**What to work on**
Repeat the whole listing exactly as written.

**Recorded data**
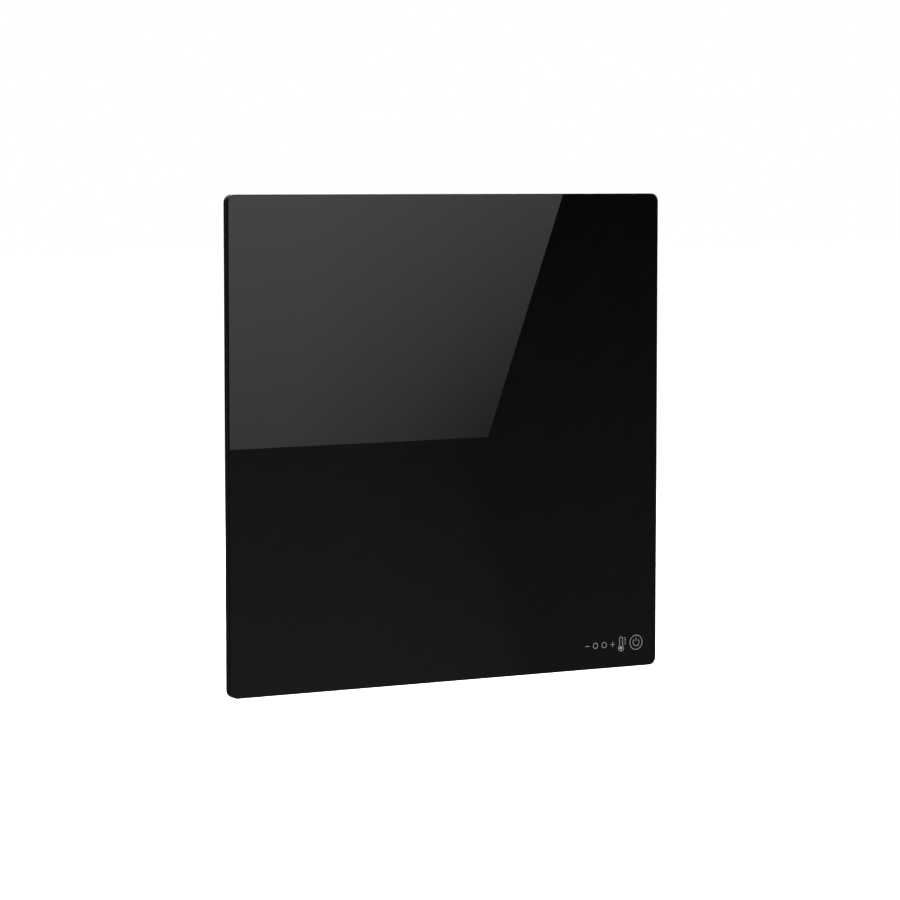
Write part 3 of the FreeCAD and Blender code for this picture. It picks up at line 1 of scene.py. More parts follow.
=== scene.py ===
"""Flat glass panel heater: studio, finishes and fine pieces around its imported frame."""
import json
import logging
import math
from collections.abc import Iterable, Mapping, Sequence
from dataclasses import dataclass
from enum import Enum
from functools import cache

import bmesh
import bpy
from mathutils import Matrix, Vector
from mathutils.bvhtree import BVHTree


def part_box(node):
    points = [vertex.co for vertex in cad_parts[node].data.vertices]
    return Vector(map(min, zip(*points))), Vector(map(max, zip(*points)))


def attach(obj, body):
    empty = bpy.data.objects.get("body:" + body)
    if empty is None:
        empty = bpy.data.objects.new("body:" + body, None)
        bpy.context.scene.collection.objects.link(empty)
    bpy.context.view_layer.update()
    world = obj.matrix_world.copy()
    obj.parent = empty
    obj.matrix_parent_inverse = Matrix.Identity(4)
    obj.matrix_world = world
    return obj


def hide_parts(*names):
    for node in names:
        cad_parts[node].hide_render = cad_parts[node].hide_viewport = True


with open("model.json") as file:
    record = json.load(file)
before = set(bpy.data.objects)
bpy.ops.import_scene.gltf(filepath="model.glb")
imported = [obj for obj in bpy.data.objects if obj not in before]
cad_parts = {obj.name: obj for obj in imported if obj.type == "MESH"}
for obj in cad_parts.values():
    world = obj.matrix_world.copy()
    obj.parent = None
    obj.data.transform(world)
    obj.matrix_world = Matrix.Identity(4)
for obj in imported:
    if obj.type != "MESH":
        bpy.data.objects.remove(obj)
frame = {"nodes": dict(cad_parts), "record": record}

LOG = logging.getLogger("panel_heater")
MM = 0.001
IMAGE_SIZE = 900
Colour = tuple[float, float, float]
Point = tuple[float, float, float]
Flat = tuple[float, float]
Node = bpy.types.Node
Object = bpy.types.Object
Socket = bpy.types.NodeSocket
Sockets = Mapping[str, Socket]
BOLT_PLACES = [(x, z) for x in (-200 * MM, 200 * MM) for z in (-200 * MM, 200 * MM)]
ROUND_STEPS = 24
WHITE = (1.0, 1.0, 1.0)


class Tree:
    """A shader or geometry node tree while it is being wired."""

    def __init__(self, tree: bpy.types.NodeTree) -> None:
        """Takes over a tree."""
        self.tree = tree

    @classmethod
    def emptied(cls, owner: bpy.types.Material | bpy.types.World) -> "Tree":
        """Clears the nodes of a material or of the world.

        Args:
            owner: what the nodes belong to.

        Returns:
            Its empty tree.
        """
        owner.use_nodes = True
        owner.node_tree.nodes.clear()
        return cls(owner.node_tree)

    def feed(self, socket: Socket, value: object) -> None:
        """Links a socket, or sets its own value.

        Args:
            socket: the input to feed.
            value: an output socket, a plain value or a colour.
        """
        if isinstance(value, Socket):
            self.tree.links.new(value, socket)
        elif socket.type == "RGBA":
            socket.default_value = (*value, 1.0)
        else:
            socket.default_value = value

    def add(self, kind: str, feeds: dict | None = None, **settings: object) -> Node:
        """Adds one node.

        Args:
            kind: the node's type name.
            feeds: values or sockets by input name or index.
            **settings: attributes of the node.

        Returns:
            The new node.
        """
        node = self.tree.nodes.new(kind)
        for name, setting in settings.items():
            setattr(node, name, setting)
        for key, value in (feeds or {}).items():
            self.feed(node.inputs[key], value)
        return node

    def math(self, operation: str, *values: object, clamp: bool = False) -> Socket:
        """Adds a Math node on values in their order, and gives its result."""
        feeds = dict(enumerate(values))
        return self.add("ShaderNodeMath", feeds, operation=operation, use_clamp=clamp).outputs[0]

    def times(self, first: object, second: object) -> Socket:
        """Multiplies two values."""
        return self.math("MULTIPLY", first, second)

    def vector(self, operation: str, *values: object) -> Socket:
        """Adds a Vector Math node, and gives its vector, or the number of a length or dot product."""
        node = self.add("ShaderNodeVectorMath", dict(enumerate(values)), operation=operation)
        return node.outputs["Value" if operation in {"LENGTH", "DOT_PRODUCT"} else "Vector"]

    def mix(self, share: object, first: object, second: object) -> Socket:
        """Mixes two colours, by the share of the second."""
        feeds = {0: share, 6: first, 7: second}
        return self.add("ShaderNodeMix", feeds, data_type="RGBA").outputs[2]

    def remap(
        self, value: object, low: float, high: float, to_low: float = 0.0, to_high: float = 1.0
    ) -> Socket:
        """Stretches the range from low to high onto another, held at its ends."""
        feeds = {0: value, 1: low, 2: high, 3: to_low, 4: to_high}
        return self.add("ShaderNodeMapRange", feeds, clamp=True).outputs[0]

    def noise(self, place: object, scale: object, detail: float = 2.0, warp: float = 0.0) -> Socket:
        """Adds a noise texture, and gives its value."""
        feeds = {"Vector": place, "Scale": scale, "Detail": detail, "Distortion": warp}
        return self.add("ShaderNodeTexNoise", feeds).outputs[0]

    def place(self) -> Socket:
        """Gives object coordinates."""
        return self.add("ShaderNodeTexCoord").outputs["Object"]

    def parts(self, place: object) -> list[Socket]:
        """Splits a vector into its x, y and z sockets."""
        return list(self.add("ShaderNodeSeparateXYZ", {0: place}).outputs)

    def join(self, x: object, y: object, z: object) -> Socket:
        """Joins three values into a vector."""
        return self.add("ShaderNodeCombineXYZ", {0: x, 1: y, 2: z}).outputs[0]

    def along(self, place: object, way: Point) -> Socket:
        """Measures how far a place lies along a direction."""
        return self.vector("DOT_PRODUCT", place, way)

    def waves(self, place: object, way: Point, scale: float) -> Socket:
        """Lays sine waves across a direction."""
        return self.math("SINE", self.times(self.along(place, way), scale))

    def streaks(self, relief: Socket) -> tuple[Socket, Socket]:
        """Lets a share follow a relief, and gives both."""
        return self.remap(relief, 0.3, 0.7), relief

    def turned(self, angles: object) -> Socket:
        """Makes a rotation from three angles."""
        return self.add("FunctionNodeEulerToRotation", {0: angles}).outputs[0]

    def stand(self, points: Socket, shape: Socket, turn: Socket) -> Socket:
        """Stands a turned copy of a shape on every point."""
        feeds = {"Points": points, "Instance": shape, "Rotation": turn}
        return self.add("GeometryNodeInstanceOnPoints", feeds).outputs[0]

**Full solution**
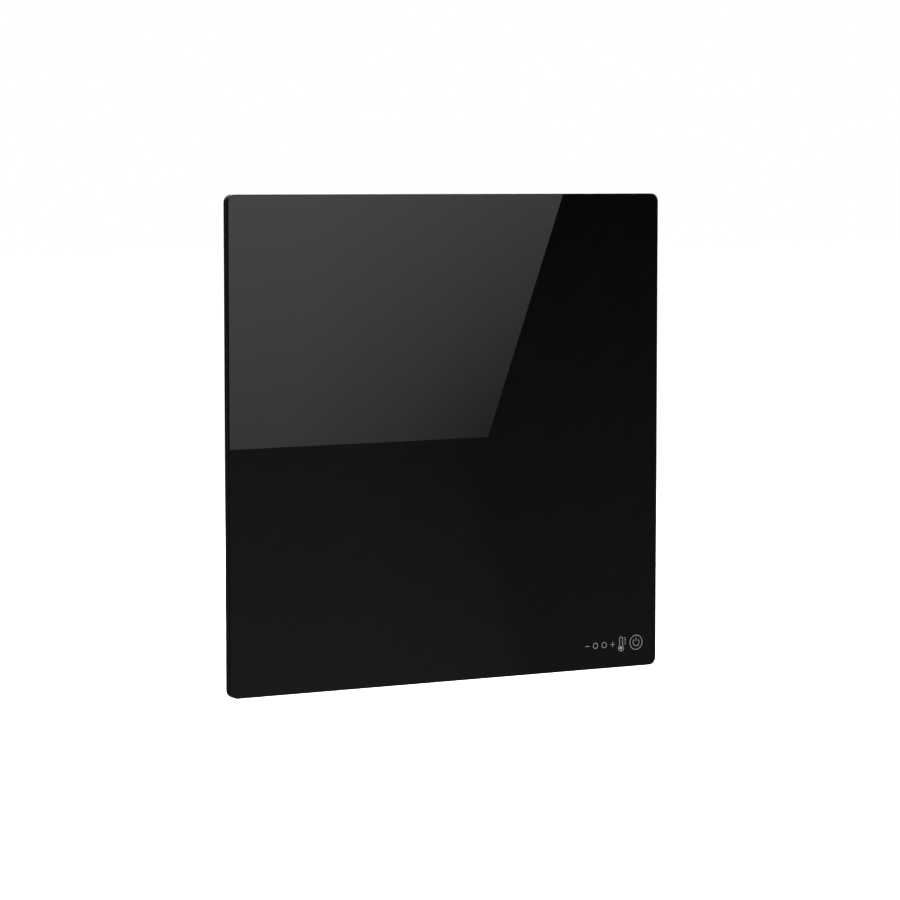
Write part 3 of the FreeCAD and Blender code for this picture. It picks up at line 1 of scene.py. More parts follow.
=== scene.py ===
"""Flat glass panel heater: studio, finishes and fine pieces around its imported frame."""
import json
import logging
import math
from collections.abc import Iterable, Mapping, Sequence
from dataclasses import dataclass
from enum import Enum
from functools import cache

import bmesh
import bpy
from mathutils import Matrix, Vector
from mathutils.bvhtree import BVHTree


def part_box(node):
    points = [vertex.co for vertex in cad_parts[node].data.vertices]
    return Vector(map(min, zip(*points))), Vector(map(max, zip(*points)))


def attach(obj, body):
    empty = bpy.data.objects.get("body:" + body)
    if empty is None:
        empty = bpy.data.objects.new("body:" + body, None)
        bpy.context.scene.collection.objects.link(empty)
    bpy.context.view_layer.update()
    world = obj.matrix_world.copy()
    obj.parent = empty
    obj.matrix_parent_inverse = Matrix.Identity(4)
    obj.matrix_world = world
    return obj


def hide_parts(*names):
    for node in names:
        cad_parts[node].hide_render = cad_parts[node].hide_viewport = True


with open("model.json") as file:
    record = json.load(file)
before = set(bpy.data.objects)
bpy.ops.import_scene.gltf(filepath="model.glb")
imported = [obj for obj in bpy.data.objects if obj not in before]
cad_parts = {obj.name: obj for obj in imported if obj.type == "MESH"}
for obj in cad_parts.values():
    world = obj.matrix_world.copy()
    obj.parent = None
    obj.data.transform(world)
    obj.matrix_world = Matrix.Identity(4)
for obj in imported:
    if obj.type != "MESH":
        bpy.data.objects.remove(obj)
frame = {"nodes": dict(cad_parts), "record": record}

LOG = logging.getLogger("panel_heater")
MM = 0.001
IMAGE_SIZE = 900
Colour = tuple[float, float, float]
Point = tuple[float, float, float]
Flat = tuple[float, float]
Node = bpy.types.Node
Object = bpy.types.Object
Socket = bpy.types.NodeSocket
Sockets = Mapping[str, Socket]
BOLT_PLACES = [(x, z) for x in (-200 * MM, 200 * MM) for z in (-200 * MM, 200 * MM)]
ROUND_STEPS = 24
WHITE = (1.0, 1.0, 1.0)


class Tree:
    """A shader or geometry node tree while it is being wired."""

    def __init__(self, tree: bpy.types.NodeTree) -> None:
        """Takes over a tree."""
        self.tree = tree

    @classmethod
    def emptied(cls, owner: bpy.types.Material | bpy.types.World) -> "Tree":
        """Clears the nodes of a material or of the world.

        Args:
            owner: what the nodes belong to.

        Returns:
            Its empty tree.
        """
        owner.use_nodes = True
        owner.node_tree.nodes.clear()
        return cls(owner.node_tree)

    def feed(self, socket: Socket, value: object) -> None:
        """Links a socket, or sets its own value.

        Args:
            socket: the input to feed.
            value: an output socket, a plain value or a colour.
        """
        if isinstance(value, Socket):
            self.tree.links.new(value, socket)
        elif socket.type == "RGBA":
            socket.default_value = (*value, 1.0)
        else:
            socket.default_value = value

    def add(self, kind: str, feeds: dict | None = None, **settings: object) -> Node:
        """Adds one node.

        Args:
            kind: the node's type name.
            feeds: values or sockets by input name or index.
            **settings: attributes of the node.

        Returns:
            The new node.
        """
        node = self.tree.nodes.new(kind)
        for name, setting in settings.items():
            setattr(node, name, setting)
        for key, value in (feeds or {}).items():
            self.feed(node.inputs[key], value)
        return node

    def math(self, operation: str, *values: object, clamp: bool = False) -> Socket:
        """Adds a Math node on values in their order, and gives its result."""
        feeds = dict(enumerate(values))
        return self.add("ShaderNodeMath", feeds, operation=operation, use_clamp=clamp).outputs[0]

    def times(self, first: object, second: object) -> Socket:
        """Multiplies two values."""
        return self.math("MULTIPLY", first, second)

    def vector(self, operation: str, *values: object) -> Socket:
        """Adds a Vector Math node, and gives its vector, or the number of a length or dot product."""
        node = self.add("ShaderNodeVectorMath", dict(enumerate(values)), operation=operation)
        return node.outputs["Value" if operation in {"LENGTH", "DOT_PRODUCT"} else "Vector"]

    def mix(self, share: object, first: object, second: object) -> Socket:
        """Mixes two colours, by the share of the second."""
        feeds = {0: share, 6: first, 7: second}
        return self.add("ShaderNodeMix", feeds, data_type="RGBA").outputs[2]

    def remap(
        self, value: object, low: float, high: float, to_low: float = 0.0, to_high: float = 1.0
    ) -> Socket:
        """Stretches the range from low to high onto another, held at its ends."""
        feeds = {0: value, 1: low, 2: high, 3: to_low, 4: to_high}
        return self.add("ShaderNodeMapRange", feeds, clamp=True).outputs[0]

    def noise(self, place: object, scale: object, detail: float = 2.0, warp: float = 0.0) -> Socket:
        """Adds a noise texture, and gives its value."""
        feeds = {"Vector": place, "Scale": scale, "Detail": detail, "Distortion": warp}
        return self.add("ShaderNodeTexNoise", feeds).outputs[0]

    def place(self) -> Socket:
        """Gives object coordinates."""
        return self.add("ShaderNodeTexCoord").outputs["Object"]

    def parts(self, place: object) -> list[Socket]:
        """Splits a vector into its x, y and z sockets."""
        return list(self.add("ShaderNodeSeparateXYZ", {0: place}).outputs)

    def join(self, x: object, y: object, z: object) -> Socket:
        """Joins three values into a vector."""
        return self.add("ShaderNodeCombineXYZ", {0: x, 1: y, 2: z}).outputs[0]

    def along(self, place: object, way: Point) -> Socket:
        """Measures how far a place lies along a direction."""
        return self.vector("DOT_PRODUCT", place, way)

    def waves(self, place: object, way: Point, scale: float) -> Socket:
        """Lays sine waves across a direction."""
        return self.math("SINE", self.times(self.along(place, way), scale))

    def streaks(self, relief: Socket) -> tuple[Socket, Socket]:
        """Lets a share follow a relief, and gives both."""
        return self.remap(relief, 0.3, 0.7), relief

    def turned(self, angles: object) -> Socket:
        """Makes a rotation from three angles."""
        return self.add("FunctionNodeEulerToRotation", {0: angles}).outputs[0]

    def stand(self, points: Socket, shape: Socket, turn: Socket) -> Socket:
        """Stands a turned copy of a shape on every point."""
        feeds = {"Points": points, "Instance": shape, "Rotation": turn}
        return self.add("GeometryNodeInstanceOnPoints", feeds).outputs[0]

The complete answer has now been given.